Annoying isn’t it, how the human mind tends to downplay growth and maximize focus on disappointment. If anything, this experience should strengthen my resolve with definitive proof my dedication to living the abundant life Jesus speaks of is paying off. I want life, abundant life, and I won’t be content with anything less.
Note: the song “Good Intentions” by MIRANDA is the perfect representation of my dance with anxiety. It’s haunting but oh so accurate. Then go listen to “It’s All True” on the same album for contrast and just to feel better.
I want to laugh with my friends, fully present and fully aware of His presence in the beauty around me. I always feel closer to God when I’m under trees, and I believe this vision is attainable. Simple. Not too detailed or rose-tinted. I love making a home wherever I am.

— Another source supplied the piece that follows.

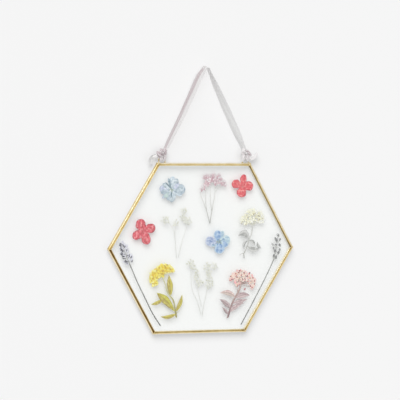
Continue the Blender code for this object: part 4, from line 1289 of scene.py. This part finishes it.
# head layers: pitch, size, depth, shift of tone; stalks: points, two widths, seed
creamUmbel = {
    "headNode": "cream_umbel_head", "petalSlot": "cream_petals",
    "head": ("creamBlossom", {
        "outline": [(41.7, 24.1), (41.2, 28.3), (45.1, 34.3), (52.7, 39.6), (58.6, 38.9),
                    (63.3, 36.8), (67.6, 29.5), (66.1, 24.6), (61.4, 25.4), (56.3, 26.2),
                    (47.9, 22.9)],
        "root": (55.0, 22.6), "seed": 41, "fans": 30, "fanWidth": 0.36, "rimWidth": 2.0,
        "layers": [(3.0, 1.45, 0.1, -0.1), (2.8, 1.2, -0.1, 0.1)],
        "beads": [(42.3, 25.8), (47.9, 27.1), (52.5, 29.1), (65.7, 29.7), (61.0, 32.6),
                  (48.8, 33.1), (57.3, 31.7), (60.5, 27.8), (47.6, 23.3), (52.4, 32.7),
                  (51.1, 36.2), (57.3, 34.9)],
        "beadSize": 0.6, "extraBeads": 6.6}),
    "petalFinishes": [
        crowdFinish("creamPetals", (224, 221, 193), (246, 243, 219), (252, 250, 236),
                    (222, 217, 189), fleck=0.35),
        crowdFinish("creamBeads", (168, 156, 134), (200, 191, 166), (226, 222, 190),
                    (150, 142, 118)),
        stalkFinish("creamRays", (206, 206, 192), (228, 228, 212), (196, 194, 176))],
    "stalkName": "creamStalk", "stalkNode": "cream_umbel_stem", "leafSlot": "grey_leaves",
    "stalks": [([(46.8, -11.2), (46.2, -6.4), (47.8, -3.0), (50.2, 3.0), (51.4, 8.0),
                 (54.2, 15.0), (54.6, 19.0), (54.8, 25.4)], 1.1, 0.8, 5),
               ([(46.4, -5.8), (43.4, -6.4), (41.2, -8.0)], 0.9, 0.5, 6)],
    "stalkFinish": stalkFinish("greyStalk", (178, 178, 172), (206, 206, 200), (158, 158, 154)),
    "leafFinishes": [
        leafFinish("greyLeaf", (206, 206, 204), (186, 187, 184), (156, 157, 155), (152, 153, 150),
                   (216, 216, 212))],
    "leaves": {
        "creamLeafUpper": {"node": "cream_umbel_leaf_upper", "base": (50.7, 9.2),
                           "tip": (39.4, 11.8), "width": 6.6, "bend": -0.38},
        "creamLeafLeft": {"node": "cream_umbel_leaf_left", "base": (50.2, 7.2),
                          "tip": (46.6, -1.8), "width": 2.8, "bend": -0.26},
        "creamLeafRight": {"node": "cream_umbel_leaf_right", "base": (51.6, 7.4),
                           "tip": (57.8, 1.8), "width": 3.4, "bend": 0.18},
        "creamLeafLower": {"node": "cream_umbel_leaf_lower", "base": (50.2, 0.8),
                           "tip": (63.2, -1.0), "width": 5.2, "bend": -0.16},
        "creamLeafTip": {"node": "cream_umbel_leaf_tip", "base": (64.8, -1.0),
                         "tip": (60.8, 5.8), "width": 3.0, "bend": 0.14}},
}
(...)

That’s nice. Good for you.
Hold on. My dear Lifer, before you peace out in thinking the life I want is too much for where you may be right now, I will remind you of where I come from ---- “When the Glue Won’t Hold” in particular comes to mind and “When Life Takes an Unexpected Turn” for another. There are many many more letters I’ve posted in the two years (almost three now) since I started this blog. What began as a documentary of sorts on the simple beauty of life soon evolved into a much grander story.
You see, the thing about healing that trips up many people is you have to want it and do whatever it takes to get it. To clarify, “life” as laid out in the Bible by knowing Him and understanding His heart for humanity and the joy and peace and laughter and strength by which He desires us to live. This is not a promotion of immoral conduct. I am hoping that is a given at this point, but it can’t hurt to mention.
Just like Daniel determined in his heart to follow God in his crooked culture, I must determine in my heart and mind to do what it takes to heal in order to live. The road has been long and, undoubtedly, humbling.
But I’ve never felt stronger.
Ironic isn’t it? How the stigma around certain supports implores you to assume admitting weakness means you’ll stay there. When the reality is they equip you with the tools necessary to be your best, brightest, and strongest self. I tried going it alone for about a decade. I possess my mother’s resilience and, at the time, enough hubris for a self-sustaining hot air mobile home. And I suffered for it. The people closest to me suffered as well. Two of the greatest lies anyone can believe about struggling with mental health is Only I am affected and This is who I am and how life will always be. I shiver at this one. The scariest thoughts ever to cross my mind came after this particular one as I realized I was losing my grip on ‘normal’. I have never run home so fast in my life. That very night I confessed to those closest to me everything I currently struggled with and tried to hide for about a decade. I’ve been on the mend ever since. I have set non-negotiable lines (“determined” if you will) that will never be crossed no matter the circumstance; therefore, the only place to go is forward. One step at a time. That was four years ago.
I’ve often wished and prayed and cried for a faster pace, but I am a sensitive person and need the gentleness of processing time a slow meander gives. He knows far more than I, and, like a good parent, He told me no every time I pleaded for immediacy.
Do whatever it takes. One step at a time. For however long it takes.
Oh, and keep track of your progress to look back on when you’re feeling low. Trust me, it helps.